To analyse the Florida primary, euronews spoke with Jeffry Frieden, political economist and professor of government at Harvard University.

Stefan Grobe, euronews: In Florida, Romney outspent Gingrich more than four to one, literally ‘carpet bombing’ his opponents. On Monday, for example, five Romney ads aired in less than 15 minutes of a local Jacksonville newscast. Is this going to be the playbook for the rest of the primaries?

Jeffry Frieden: Well, it will be if Romney has to spend money to beat Gingrich. On the other hand, if he seems to be ahead by enough not to have to spend more of his warchest, he’ll save it for the general elections, I would imagine. The problem he faced in Florida was that he had lost the South Carolina primary, and it was absolutely essential for him to put on a good showing in Florida – which he did. So, I think he concentrated his resources in Florida to make sure that he did as well as he, in fact, turned out to do. My guess is that he won’t need to spend as much over the next month or so to beat Gingrich. But if the primary turns out to be close, he will pull out all the financial guns once more.

euronews: We have questioned Romney’s ability to inspire excitement before. Have Republican voters become more enthusiastic about him, as his election numbers would suggest?

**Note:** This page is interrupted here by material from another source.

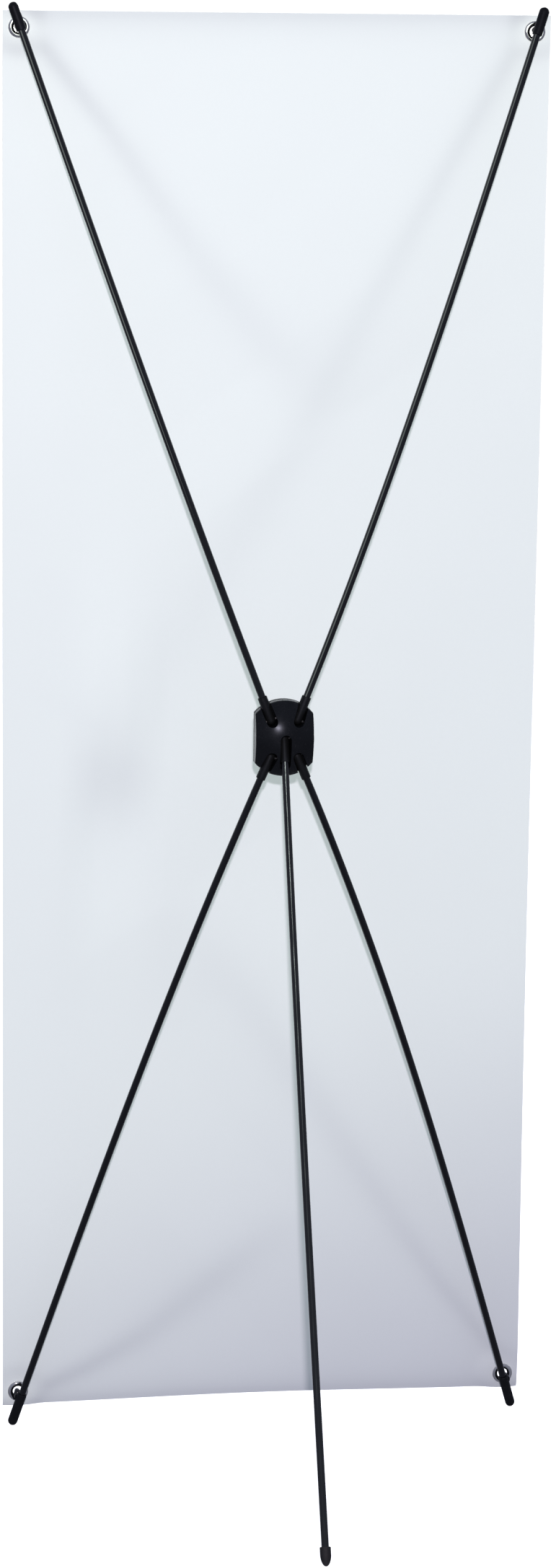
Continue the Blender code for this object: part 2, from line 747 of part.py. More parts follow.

Frieden: Well, I think they have become enthusiastic about him as the person who can beat Barack Obama. I think he does not inspire the kind of extraordinary enthusiasm that you sometimes see for the supporters of Ron Paul or even perhaps Newt Gingrich. He is seen as competent, reliable, and someone with administrative and business experience, but most important, I think, for the average Republican primary voter he’s seen as someone who can beat Barack Obama, and that is what they seem to care most about. Most of the exit polls indicated that the majority of those voting for Romney in Florida were voting for him because they thought he was the most electable candidate in the race.

euronews: Let’s take a look at Gingrich now. At 68 and already 14 years past his speakership, this is likely his last chance at the political prize that he is been coveting for at least two decades. He appears deadly serious about a long, bloody march all the way to the convention. Is there really a chance he can turn this thing around?

Frieden: Well, there is a chance, but I would say it is very, very slim. If Gingrich does extraordinarily well in some of the southern state primaries such as those coming up on Super Tuesday in early March, then he might be able to turn it around. There are two things working against him: the first is that he has just lost Florida, and it is likely that he will not do particularly well in some of the caucuses and primaries coming up. And the second thing he has against him is that, I think, the Republican leadership is very, very worried about him as a candidate. They see him as sure to lose to Obama and have rallied behind Romney. So I think his chances are extremely slim. And although it is up to him whether he takes it all the way to the convention, I think the likelihood of actually getting the nomination is very, very slim.

euronews: Watching the Republican primaries from Europe is quite instructive. Whenever Romney and Gingrich talk about Europe, it is part of their anti-Obama rhetoric, as in, “Obama wants a European-style entitlement society, a European welfare-state, European socialism”. Who believes this in America?

Frieden: Well, unfortunately, Europe has to some extent, especially for American conservatives, become a codeword for the welfare state, for entitlements, for social democratic, social safety nets, larger than those that we have in the United States. So, for those who believe that the government is already too intrusive in American economic and social affairs, Europe is in some sense their representative of how just intrusive a state can be. The Republican electorate that is quite conservative sees Europe as everything they are trying to avoid in the United States, that is a social welfare state that grows and grows over time.